Since latent defects are only triggered in particular scenarios, they can be challenging to identify in the testing environment. Here’s a chance to talk about your attention to detail, your diligence in inspecting the product constantly, and the importance of exhaustive testing.

How to prepare for a manual testing interview

In addition to preparing by practising your answers to questions like these and others, you will also need to study more. The more research you do ahead of time, the better equipped you’ll be to answer whatever that employer throws your way.

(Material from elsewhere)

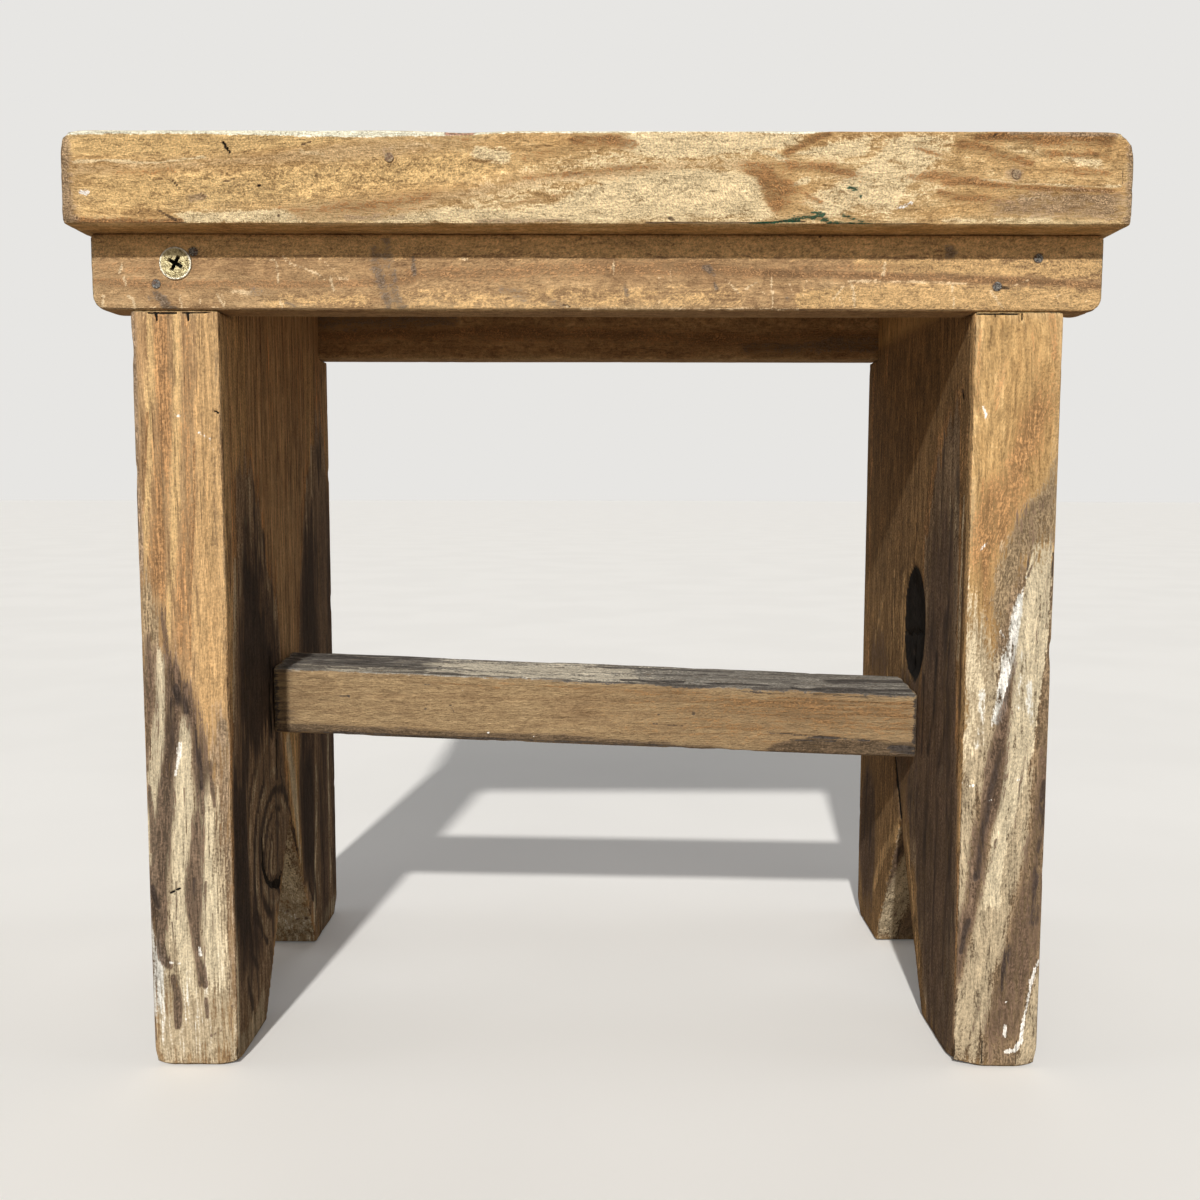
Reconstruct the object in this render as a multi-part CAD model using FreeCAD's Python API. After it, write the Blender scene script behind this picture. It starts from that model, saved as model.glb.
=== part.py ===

Research the organization. 

If you’re looking for a job in manual testing, research the companies you apply for. Reading the roundups of top companies available online is a great way to prepare. They will often be customer-focused, helping an organization decide whether to take their business to that company. Still, you can learn about the top software testing companies this way.

Understand work culture.

The customer-facing rankings of manual testing companies may only help a little with understanding work culture. If possible, it helps to talk to people who work or have worked at that organization. Use LinkedIn and your other professional networks to find out more about what it’s like there. You can also read testimonials on job recruiting sites, but the anonymity of those makes the reliability lower. 

Practise the interview.

Ask a friend or family member to pose the questions above to you in person, by phone, or via Zoom call. Try to replicate the actual interview environment you will experience. This can include dressing the part and setting yourself up without distractions to do your best in the practice stage. It can give you more confidence when you’re live and on the spot.

Ask for feedback.

Ask the person doing your mock interview to tell you what you did well and could improve. With manual testing, it will be helpful to do a mock interview with someone in the industry so that they can give you feedback.

If an interview doesn’t go well and you don’t get the job, you could follow up afterward with a request for feedback. They may or may not oblige. But there’s no harm in at least politely asking.